As a blues fan, I embrace some aspects of blues tourism while finding others problematic. Yes, I used the Mississippi Blues Trail markers to visit Magic Sam’s house in Grenada several years ago, and it was awesome. But I also wrote an undergrad paper on the impact of urban renewal on Beale Street. In short, Beale was closed for a decade-ish and then rebuilt as the tourist destination we know today. There’s very little literature detailing the institutionalized and systemic racism and classism that led to the closure of Beale; sweeping that stuff under the rug keeps the “home of the blues” mythology neat and simple. I get it. Blues needs landmarks, Memphis needs tourist dollars, and people want to experience music in a bar that opened when W.C. Handy was alive, but I’m uncomfortable with reproductions being passed off as authentic, lineage narratives that are gussied up for the general public, and the fetishization of physical places that come to represent “blues.” It is a musical genre and culture filled with folklore and fakelore, and that’s part of the appeal for me, but the complicated, problematic parts of the story are often unrecorded, inaccessible, and certainly not promoted. If something in blues is aimed at blues fans, I usually skip it.
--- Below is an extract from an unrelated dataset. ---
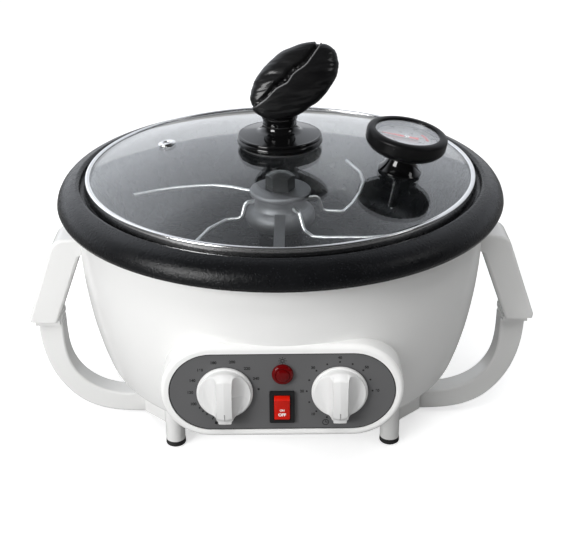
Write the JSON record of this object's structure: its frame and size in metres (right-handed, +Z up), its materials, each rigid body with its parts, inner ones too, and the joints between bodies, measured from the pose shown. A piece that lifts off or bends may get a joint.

Weirdly, I’ve been told by starry-eyed blues tourists as well as eye-rolling blues skeptics that the Juke Joint Festival in Clarksdale, Mississippi is worth a trip, worth a pilgrimage, even. And I find myself in Mississippi for the Blues Symposium at Ole Miss (yes, blues has a symposium!) with the fest starting today, my one free day, the day I figured I’d finally break into the Sterick Building in Memphis. I had hoped to catch guitarist Josh Roberts in Memphis last night, but a long day and a severe weather warning kept me inside the Best Western, so I’m jonesing for a music fix…
What the hell. Juke Joint Fest it is.